Harry Bennett, a Republican and father of the bride, arranges that the wedding be filmed. But when newlywed Joan watches the footage, she receives not the wedding gift her father intended but the shock of her life. Jack, forgetting that he was miked, can be heard reassuring Joan’s new husband, “Being married doesn’t really mean you have to be faithful to your wife.”
He isn’t.
Although Kennedy biographer Barbara Leaming calls Joan “the perfect polished wife” and notes that she and Ted “were a couple of such attractiveness that they seemed to belie all the laws of time and nature,” early in the marriage, Joan finds in her bed a gold necklace that doesn’t belong to her. When, over lunch in Washington, she asks Jackie’s advice, her sister-in-law is blunt. “No woman is ever enough for a guy in that family,” she says, then insists, “Make sure Ted knows you found that necklace.”
Ted does share one secret with his new wife: his longing to leave the Kennedy East Coast strongholds. He tells John Tunney that “he was thinking of going west, going out to maybe California and putting his roots down. He even talked about having part ownership of a football team, an NFL team.”

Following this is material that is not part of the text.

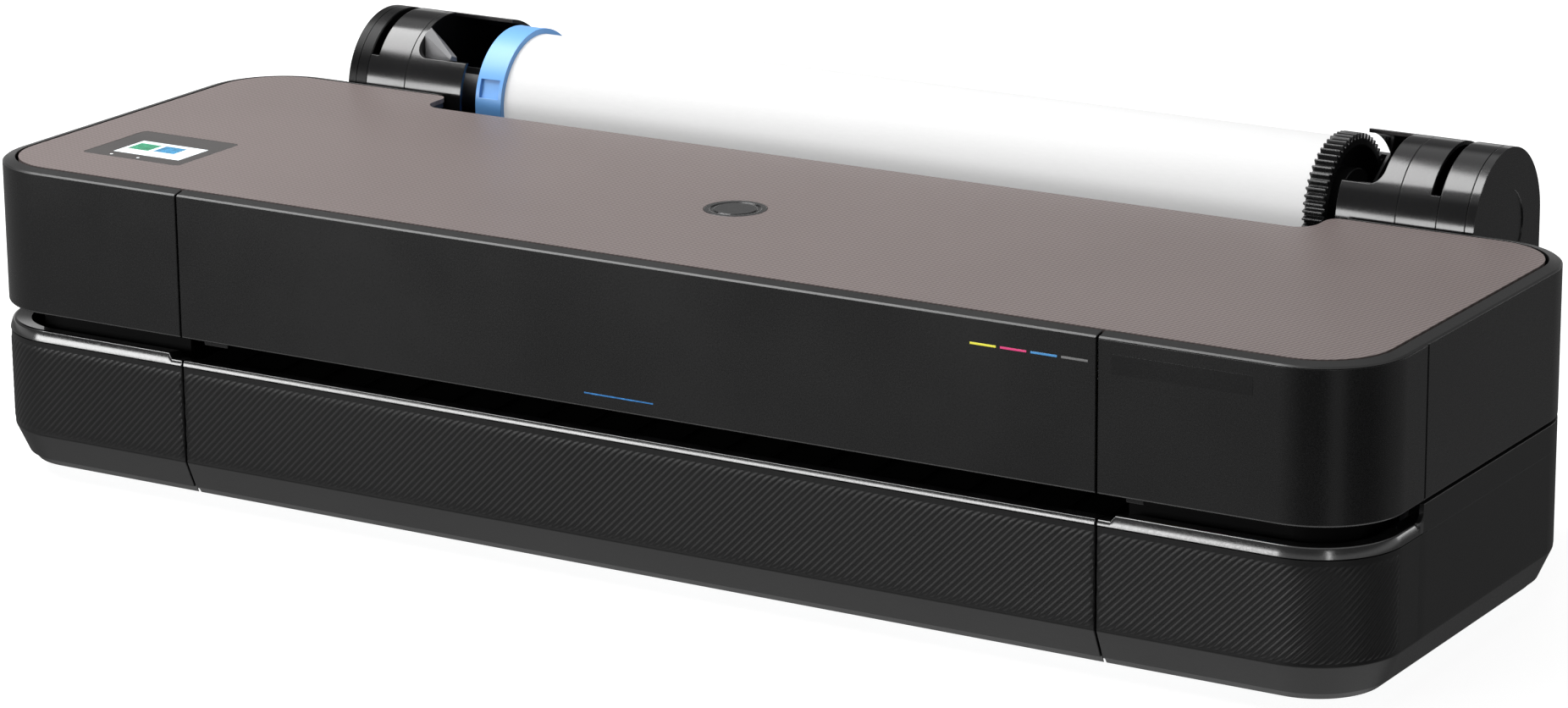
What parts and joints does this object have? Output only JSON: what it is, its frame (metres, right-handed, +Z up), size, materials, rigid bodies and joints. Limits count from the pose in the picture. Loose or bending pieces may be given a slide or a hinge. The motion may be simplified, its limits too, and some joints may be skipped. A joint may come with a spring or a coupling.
{
  "type": "large format plotter",
  "caption": "Desktop roll-fed colour plotter: rounded two-tier black casing, flat woven-look top, rear roll bay with geared spindle, front sheet slot and hinged covers.",
  "frame": {"origin": "centre of the object's footprint, on the surface that it stands on", "axes": "+X to the right along the longest side, -Y to the front, +Z up"},
  "size_m": [1.013, 0.42, 0.2576],
  "materials": {
    "black_plastic": "fine satin grain",
    "gloss_black": "polished",
    "dark_plastic": "satin",
    "woven_panel": "taupe, fine diagonal weave",
    "glass_black": "polished glass-like",
    "display": "lit display",
    "blue_light": "light guide",
    "ink_marks": "four printed ink colours",
    "steel": "zinc-plated sheet",
    "bright_steel": "ground",
    "rubber": "matte",
    "grit_roller": "gritted",
    "bronze": "sintered",
    "grey_plastic": "satin",
    "board_green": "solder mask",
    "black_gear": "satin moulded",
    "blue_plastic": "satin moulded",
    "cardboard": "kraft board",
    "paper": "uncoated white paper",
    "ink_yellow": "moulded",
    "ink_magenta": "moulded",
    "ink_cyan": "moulded",
    "ink_black": "moulded"
  },
  "bodies": {
    "chassis": {"base_pan": "steel", "feet": "rubber", "lower_left_cover": "black_plastic", "lower_right_cover": "black_plastic", "lower_center_cover": "black_plastic", "upper_left_cover": "black_plastic", "upper_right_cover": "black_plastic", "rear_cover": "black_plastic", "rear_screws": "bright_steel", "top_panel": "woven_panel", "top_frame": "dark_plastic", "badge": "dark_plastic", "screen_glass": "glass_black", "lcd_module": "display", "hinge_pins": "bright_steel", "output_guide": "dark_plastic", "side_frames": "steel", "shaft_bushings": "bronze", "platen": "dark_plastic", "carriage_beam": "steel", "carriage_rod": "bright_steel", "encoder_strip": "bright_steel", "drive_belt": "rubber", "motors": "steel", "cutter_rail": "steel", "service_station": "dark_plastic", "cartridge_bay": "dark_plastic", "main_board": "board_green", "power_supply": "steel", "power_inlet": "dark_plastic", "data_ports": "steel", "left_roll_holder": "gloss_black", "right_roll_holder": "gloss_black", "spindle_guide": "grey_plastic", "roll_trough": "dark_plastic"},
    "front_cover": {"front_cover": "black_plastic", "status_light_bar": "blue_light", "ink_colour_marks": "ink_marks"},
    "ink_door": {"ink_door": "black_plastic", "name_plate": "dark_plastic"},
    "roll_cover": {"roll_cover": "dark_plastic"},
    "roll": {"spindle": "black_gear", "blue_flange": "blue_plastic", "roll_core": "cardboard", "paper_roll": "paper"},
    "drive_gear": {"drive_gear": "grey_plastic"},
    "carriage": {"carriage": "dark_plastic", "printhead": "dark_plastic"},
    "motor_pulley": {"motor_pulley": "grey_plastic"},
    "idler_pulley": {"idler_pulley": "grey_plastic"},
    "feed_roller": {"feed_roller": "grit_roller"},
    "feed_pinion": {"feed_pinion": "grey_plastic"},
    "pinch_rollers": {"pinch_rollers": "rubber"},
    "exit_roller": {"exit_roller": "rubber"},
    "cutter": {"cutter": "dark_plastic"},
    "cap_sled": {"cap_sled": "rubber"},
    "yellow_cartridge": {"yellow_cartridge": "ink_yellow"},
    "magenta_cartridge": {"magenta_cartridge": "ink_magenta"},
    "cyan_cartridge": {"cyan_cartridge": "ink_cyan"},
    "black_cartridge": {"black_cartridge": "ink_black"}
  },
  "joints": [
    {"name": "front_cover_hinge", "type": "hinge", "parent": "chassis", "child": "front_cover", "pos_m": [0, -0.1866, 0.209], "axis": [-1, 0, 0], "range_deg": [0, 78]},
    {"name": "ink_door_hinge", "type": "hinge", "parent": "chassis", "child": "ink_door", "pos_m": [0.4985, -0.1123, 0.16], "axis": [0, 0, 1], "range_deg": [0, 95]},
    {"name": "roll_cover_hinge", "type": "hinge", "parent": "chassis", "child": "roll_cover", "pos_m": [0, 0.1584, 0.206], "axis": [1, 0, 0], "range_deg": [0, 115]},
    {"name": "roll_spin", "type": "hinge", "parent": "chassis", "child": "roll", "pos_m": [0, 0.1584, 0.206], "axis": [1, 0, 0], "continuous": true},
    {"name": "drive_gear_spin", "type": "hinge", "parent": "chassis", "child": "drive_gear", "pos_m": [0.32, 0.12014, 0.15702], "axis": [1, 0, 0], "continuous": true},
    {"name": "carriage_slide", "type": "slide", "parent": "chassis", "child": "carriage", "axis": [-1, 0, 0], "range_m": [0, 0.71]},
    {"name": "motor_pulley_spin", "type": "hinge", "parent": "chassis", "child": "motor_pulley", "pos_m": [-0.398, -0.047, 0.19], "axis": [0, 1, 0], "range_deg": [-10, 5900]},
    {"name": "idler_pulley_spin", "type": "hinge", "parent": "chassis", "child": "idler_pulley", "pos_m": [0.398, -0.047, 0.19], "axis": [0, 1, 0], "range_deg": [-10, 5900]},
    {"name": "feed_roller_spin", "type": "hinge", "parent": "chassis", "child": "feed_roller", "pos_m": [0, -0.025, 0.1], "axis": [1, 0, 0], "continuous": true},
    {"name": "feed_pinion_spin", "type": "hinge", "parent": "chassis", "child": "feed_pinion", "pos_m": [-0.42, -0.05198, 0.07302], "axis": [1, 0, 0], "continuous": true},
    {"name": "pinch_roller_spin", "type": "hinge", "parent": "chassis", "child": "pinch_rollers", "pos_m": [0, -0.025, 0.1163], "axis": [1, 0, 0], "continuous": true},
    {"name": "exit_roller_spin", "type": "hinge", "parent": "chassis", "child": "exit_roller", "pos_m": [0, -0.118, 0.101], "axis": [1, 0, 0], "continuous": true},
    {"name": "cutter_slide", "type": "slide", "parent": "chassis", "child": "cutter", "axis": [1, 0, 0], "range_m": [0, 0.69]},
    {"name": "cap_lift", "type": "slide", "parent": "chassis", "child": "cap_sled", "axis": [0, 0, 1], "range_m": [0, 0.005]},
    {"name": "yellow_cartridge_slide", "type": "slide", "parent": "chassis", "child": "yellow_cartridge", "axis": [0, -1, 0], "range_m": [0, 0.009]},
    {"name": "magenta_cartridge_slide", "type": "slide", "parent": "chassis", "child": "magenta_cartridge", "axis": [0, -1, 0], "range_m": [0, 0.009]},
    {"name": "cyan_cartridge_slide", "type": "slide", "parent": "chassis", "child": "cyan_cartridge", "axis": [0, -1, 0], "range_m": [0, 0.009]},
    {"name": "black_cartridge_slide", "type": "slide", "parent": "chassis", "child": "black_cartridge", "axis": [0, -1, 0], "range_m": [0, 0.009]}
  ],
  "couplings": [
    {"joint": "drive_gear_spin", "follows": "roll_spin", "ratio": -3},
    {"joint": "motor_pulley_spin", "follows": "carriage_slide", "rad_per_m": 142.86},
    {"joint": "idler_pulley_spin", "follows": "carriage_slide", "rad_per_m": 142.86},
    {"joint": "feed_pinion_spin", "follows": "feed_roller_spin", "ratio": -3.75},
    {"joint": "pinch_roller_spin", "follows": "feed_roller_spin", "ratio": -2.2},
    {"joint": "exit_roller_spin", "follows": "feed_roller_spin", "ratio": 1.375}
  ]
}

Ted does go west, but only on sanctioned Kennedy business. He’s the manager of thirteen western states in Jack’s 1960 presidential campaign. Tirelessly canvassing for signatures, organizing field staff, and subsisting on a diet of fast food, Ted steadily gains weight. (“He was terrible with candy and ice cream,” Lester Hyman explains, but “when he runs for election he drops twenty pounds.”)

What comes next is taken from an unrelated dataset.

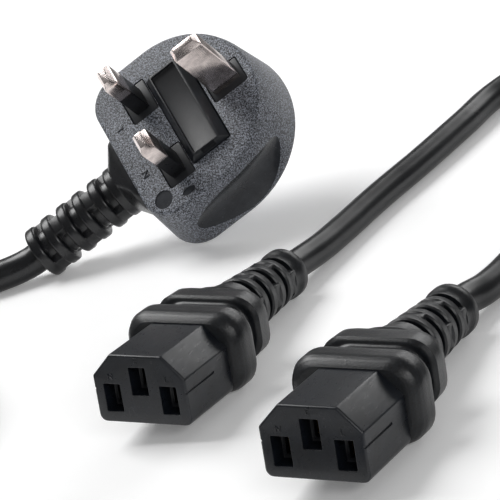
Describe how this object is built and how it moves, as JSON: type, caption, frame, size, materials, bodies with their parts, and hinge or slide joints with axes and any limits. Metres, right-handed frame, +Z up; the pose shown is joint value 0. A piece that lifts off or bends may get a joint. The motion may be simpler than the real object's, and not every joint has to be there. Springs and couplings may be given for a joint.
{
  "type": "power cord splitter",
  "caption": "Y-shaped mains cord that feeds two appliance connectors from one fused three-pin plug through a moulded junction.",
  "frame": {"origin": "floor under the middle of the box round the plug, the two connectors and the junction", "axes": "+Y the way the connectors' cords leave, -Y the connectors' fronts, +Z up, +X to the right seen from the fronts"},
  "size_m": [0.2837, 0.261, 0.0562],
  "materials": {
    "black_moulding": "fine spark-eroded texture",
    "slate_plastic": "smooth, semi-gloss",
    "pin_sleeve": "smooth, semi-gloss",
    "plated_pin": "bright nickel plate over brass",
    "contact_brass": "bright rolled strip",
    "fuse_ceramic": "glazed white ceramic",
    "cord_sheath": "smooth satin sheath",
    "tie_strap": "ribbed strap"
  },
  "bodies": {
    "cord_set": {"plug_body": "black_moulding", "pin_bridge": "slate_plastic", "earth_pin": "plated_pin", "live_pin": "plated_pin", "neutral_pin": "plated_pin", "live_sleeve": "pin_sleeve", "neutral_sleeve": "pin_sleeve", "fuse_clip_live_side": "contact_brass", "fuse_clip_neutral_side": "contact_brass", "connector_a_body": "black_moulding", "connector_a_insert": "slate_plastic", "connector_a_neutral_contact": "contact_brass", "connector_a_earth_contact": "contact_brass", "connector_a_live_contact": "contact_brass", "connector_b_body": "black_moulding", "connector_b_insert": "slate_plastic", "connector_b_neutral_contact": "contact_brass", "connector_b_earth_contact": "contact_brass", "connector_b_live_contact": "contact_brass", "junction_body": "black_moulding", "trunk_cord": "cord_sheath", "trunk_coil": "cord_sheath", "coil_tie": "tie_strap", "trunk_tail": "cord_sheath", "leg_a_cord": "cord_sheath", "leg_b_cord": "cord_sheath"},
    "fuse_drawer": {"fuse_carrier": "slate_plastic", "fuse_tube": "fuse_ceramic", "fuse_cap_live_side": "contact_brass", "fuse_cap_neutral_side": "contact_brass"}
  },
  "joints": [
    {"name": "fuse_drawer_slide", "type": "slide", "parent": "cord_set", "child": "fuse_drawer", "axis": [0.0807, -0.7026, 0.707], "range_m": [0, 0.014]}
  ]
}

Ted excels in finding daring, newsworthy ways to bring in pledged votes for Jack—riding a bucking bronco in Miles City, Montana, and landing a 180-foot ski jump outside of Madison, Wisconsin. In the weeks leading up to the New Hampshire primary—during which his and Joan’s first child, Kara Anne Kennedy, is born on February 27, 1960—he even climbs into strangers’ cars to affix campaign stickers to interior windows until an unseen dog attacks him. “Yes, he went west and he delivered Wyoming,” Robert Healy recalls.